This post is part of my no-buy series for 2024. To catch up on what you might have missed, click here. If you enjoy The Nook, please consider upgrading to a paid subscription.
Well, I caved.
I made it four whole weeks before the siren song of the thrift store lured me away from my earnest dedication to buy nothing for myself, and then I jumped off the cliff with gusto.
Okay, okay, that’s an exaggeration. But I waded in the water. Splashed about for a bit while looking over my shoulder for sharks. (Are we done with this metaphor yet?)
Our house has been in chaos because of our impending move. By Friday of last week, I couldn’t take it anymore. It was too many people. Too many paint fumes. Too much mess. I bought Starbucks for me and my husband that morning, just because I wanted to, and later went to Goodwill under the guise of searching for a dress for my niece’s wedding later this year. She’s getting married in September. You can see how necessary it was.
I didn’t find a dress for her wedding, but I did find a dress. The perfect, prairie woman dress with the button front and the bishop sleeves and the tie around the waist. The dress I’ve wanted to buy from more expensive, sustainable brands for years but haven’t because they cost hundreds of dollars. The one I got was a Target brand and just as lovely. It was also in my size. So. Who’s really at fault here? Me? Or the woman who was so careless as to donate a dress I’ve coveted for longer than I’ve had this Substack?
In the store, I bundled the fabric in my arms and shuffled to the register as though someone was going to snatch it out of my hands and scream into their stories about my lack of commitment to new and improved ways of being. (Old shame dies hard.)
I could have left it behind. I even asked myself, “Do I need this?” whilst holding it aloft with heart-eye emojis floating off my face. No, of course, I didn’t need it. But will I wear it every week in spring and fall until it fades to gray and rips under the arms? BET.

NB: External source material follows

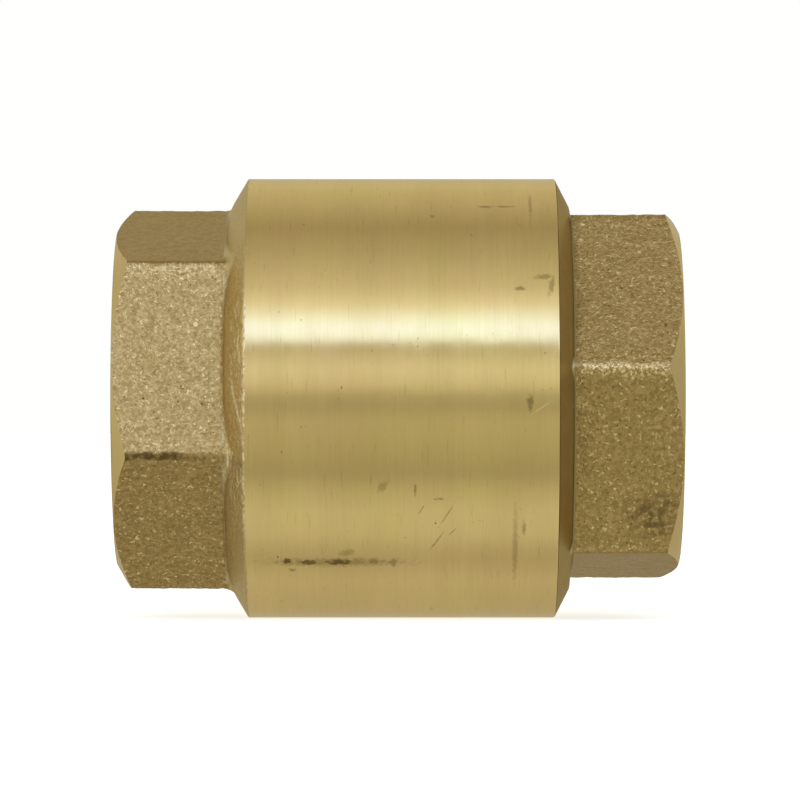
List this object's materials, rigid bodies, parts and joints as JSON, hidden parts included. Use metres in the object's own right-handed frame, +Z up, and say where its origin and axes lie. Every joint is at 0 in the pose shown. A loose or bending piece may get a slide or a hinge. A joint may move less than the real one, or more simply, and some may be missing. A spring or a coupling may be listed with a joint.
{
  "type": "check valve",
  "caption": "In-line spring check valve: turned brass barrel between hexagon ends with female pipe threads, and a spring-loaded poppet inside.",
  "frame": {"origin": "centre of the inlet end face, on the flow axis", "axes": "+X along the flow, from the inlet to the outlet; +Z up, as the valve lies"},
  "size_m": [0.053, 0.0414, 0.0414],
  "materials": {
    "body_brass": "turned satin on the barrel, blasted forging on the hexagon",
    "cap_brass": "blasted forging with a turned flange",
    "turned_brass": "fine turned",
    "stainless": "bright drawn and stamped",
    "guide_nylon": "natural moulded",
    "seal_rubber": "moulded, slightly matt"
  },
  "bodies": {
    "housing": {"valve_body": "body_brass", "end_cap": "cap_brass", "cap_o_ring": "seal_rubber", "inlet_guide": "guide_nylon", "inlet_circlip": "stainless", "outlet_guide": "guide_nylon", "spring_washer": "stainless", "spring": "stainless"},
    "poppet": {"poppet_stem": "turned_brass", "poppet_disc": "turned_brass", "seat_seal": "seal_rubber", "seal_retainer": "turned_brass", "stem_nut": "stainless"}
  },
  "joints": [
    {"name": "poppet_lift", "type": "slide", "parent": "housing", "child": "poppet", "axis": [1, 0, 0], "range_m": [0, 0.0045], "stiffness_N_per_m": 350, "springref_m": -0.0023, "deforming": ["spring"]}
  ]
}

I own this purchase. I mean, sure, I literally own it now, but also in the meta sense. No one forced my hand. I weighed whether it was an item that would get regular use, which it was, and then I bought it. I made peace with it before I even got to my car. (Which is no mean feat, I can promise you that.)
It’s so easy to pendulum swing back and forth from perfectionism to failure, even though neither of those things exists in the totally made-up game I created for myself. So much of the world is binary and we are hardwired to tidy things in boxes easily labeled. If I do that, though, I miss the forest for the trees. A no-buy year is about getting curious, asking hard questions of myself, and seeking consideration for how I can make our finances serve my family well, rather than the other way around. The purchase of a secondhand dress I’ll wear a thousand times is outside the spending guidelines, but it’s also inside the parameters of what to consider when buying a piece of clothing. It’s multi-seasonal, comfortable, well-made, and it has been on my list for a long time. Ergo, I make the rules and I say it’s allowed.